Autopilot is comfortable, but it is rarely the best long-term insurance strategy.
How Fort Worth Homeowners Can Avoid These Mistakes
The good news is that these mistakes are avoidable. The solution is not to make insurance feel more complicated. The solution is to become more intentional about a few key parts of the policy.
A practical review can include:
- Making sure the dwelling amount reflects rebuilding cost rather than market value alone
- Comparing quotes carefully instead of choosing only by price
- Reviewing deductibles in real dollars, especially for wind and hail
- Clarifying what the policy does and does not cover for water losses and flood
- Checking how roof claims are settled
- Updating your home inventory and reviewing valuable items
- Revisiting the policy when your home or household changes
That kind of review does not take away all risk. It does something more useful: it makes the policy clearer, more intentional, and more likely to work the way you expect when you need it.
Final Thoughts
The most common home insurance mistakes Fort Worth homeowners make are rarely about not having insurance at all. More often, they are about having a policy that was never reviewed closely enough. Underinsuring the home, focusing too much on price, overlooking the deductible, misunderstanding water exclusions, ignoring roof settlement terms, underestimating belongings, and letting the policy stay unchanged for too long can all create expensive surprises later.

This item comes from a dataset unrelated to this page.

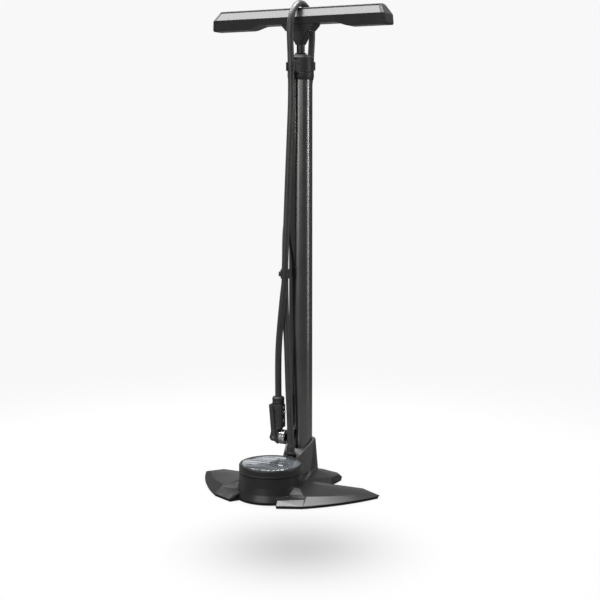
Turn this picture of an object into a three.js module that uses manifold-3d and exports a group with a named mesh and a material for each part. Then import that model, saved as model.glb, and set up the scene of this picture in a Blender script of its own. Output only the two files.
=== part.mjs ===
// A floor pump for bicycle tyres: base with foot wings and gauge, barrel, piston, handle, hose and pump head.
// Millimetres, +Z up. X runs along the handle, the gauge is on the -Y side and the floor is z = 0.
import * as THREE from 'three';
import { ConvexGeometry } from 'three/addons/geometries/ConvexGeometry.js';
import { mergeVertices } from 'three/addons/utils/BufferGeometryUtils.js';
import Module from 'manifold-3d';

const wasm = await Module();
wasm.setup();

// ---------------------------------------------------------------- driving dimensions
// Until the last lines everything is measured from the barrel's axis, which is x = 0 and y = 0.
const gap = 0.3; // clearance between neighbouring pieces
const fine = 36; // sides of the large round pieces
const middle = 20; // sides of the middle-sized ones
const coarse = 12; // sides of the small ones

const underside = 3.2; // the base casting's lower face
const padTop = 3.0;
const socketFloor = 20;
const towerTop = 63;

const barrelRadius = 16.85;
const barrelBore = 15.25;
const barrelBottom = socketFloor + gap;
const barrelTop = 607;

const capRadius = 18.9;
const capBottom = 582.3;
const capTop = 617.8;

const rodRadius = 5.85;
const rodBore = 4.6;
const rodBottom = 34.2;
const rodTop = 649;
const pistonBottom = 39.6;
const pistonTop = 57;

const handleHalf = 137.8; // half of the handle's length
const handleTop = 683.5;
const gripBottom = 654.7;
const waistBottom = 660.5; // the underside of the handle's raised middle stretch
const capLength = 5;

const gaugeY = -90.6;
const gaugeRadius = 45.1;
const podTop = 35;
const bezelTop = 48;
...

The good news is that every one of these mistakes can be reduced with better questions and a clearer review. At NDI Agency, we help Fort Worth homeowners look beyond the declarations page headline and understand how the policy actually works. The goal is not just to carry coverage. The goal is to carry coverage that fits the home, the household, and the realities of owning property in Texas.
When insurance is explained clearly, better decisions become much easier. And avoiding a few common mistakes now can make a major difference when it matters most.